Working across the Liverpool City Region, specialist Employment Officers work in partnership with Jobcentre Plus to provide support to people who have been made unemployed, or are being made redundant, from declining sectors and assisting them to access jobs within the construction industry.

Skills Bootcamps for the Workplace

Skills Bootcamps provide flexible hands-on courses lasting up to 16 weeks, which are part of the government’s Levelling Up agenda and Lifetime Skills Guarantee.

The aim is to help participants find jobs in a range of growing sectors across the Liverpool City Region and help employers to close skills gaps.

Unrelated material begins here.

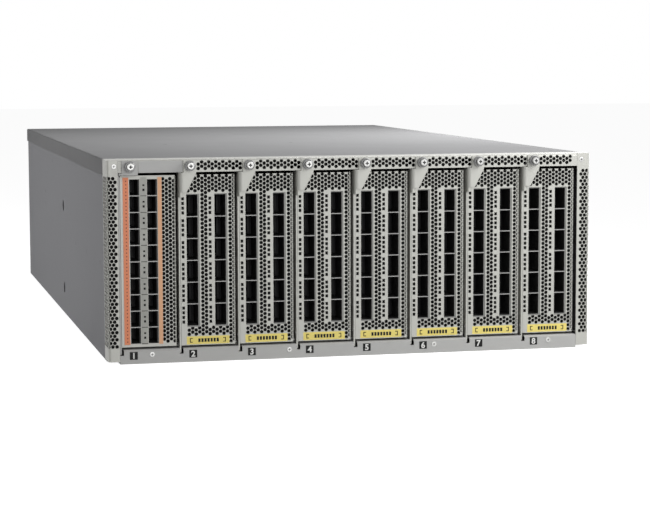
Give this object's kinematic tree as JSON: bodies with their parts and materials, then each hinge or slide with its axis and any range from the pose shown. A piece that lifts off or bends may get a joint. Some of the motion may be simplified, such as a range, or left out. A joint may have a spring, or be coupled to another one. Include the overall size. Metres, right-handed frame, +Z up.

Economies for Healthier Lives

The Liverpool City Region’s Economies for Healthier Lives programme is one of only four programmes across the UK to be approved for funding from the Health Foundation. The purpose of each programme is to explore at a local level how health and wellbeing can be effectively incorporated into local economic strategies and demonstrate how inclusive economies can build healthier communities.

Each programme will also explore ways that employers, and in particular anchor institutions, can create business opportunities and high-quality local jobs in the community and how those jobs can be made more accessible to people with a health condition.

Mayor's Youth Impact

Are you a young person or do you work with young people aged 13 plus?  If so, we’d love you to join Youth Impact, a network established by the Mayor to enable young people’s voices to be heard as part of the decision-making process. By being a member, you not only get the chance to influence the big decisions that affect us all but you’ll also gain access to a host of development opportunities and widen your social circle.  So what are you waiting for?

Youth Combined Authority

Liverpool City Region’s first ever Youth Combined Authority was established in 2022 and is made up of more than 20 young people from all over our city region. They meet weekly and are involved in a range of projects and campaigns designed to ensure the voices of young people are heard loud and clear as the Mayor and Combined Authority make decisions in areas such as employment and skills, transport, housing, the environment and culture. Find out more about the YCA here.

Liverpool City Region Early Years Education and Childcare

We are working with our 6 local authorities and other partners to support our Early Years workforce: developing further opportunities to enter and progress in the sector, and promoting Early Years as a valued, skilled and rewarding career of choice.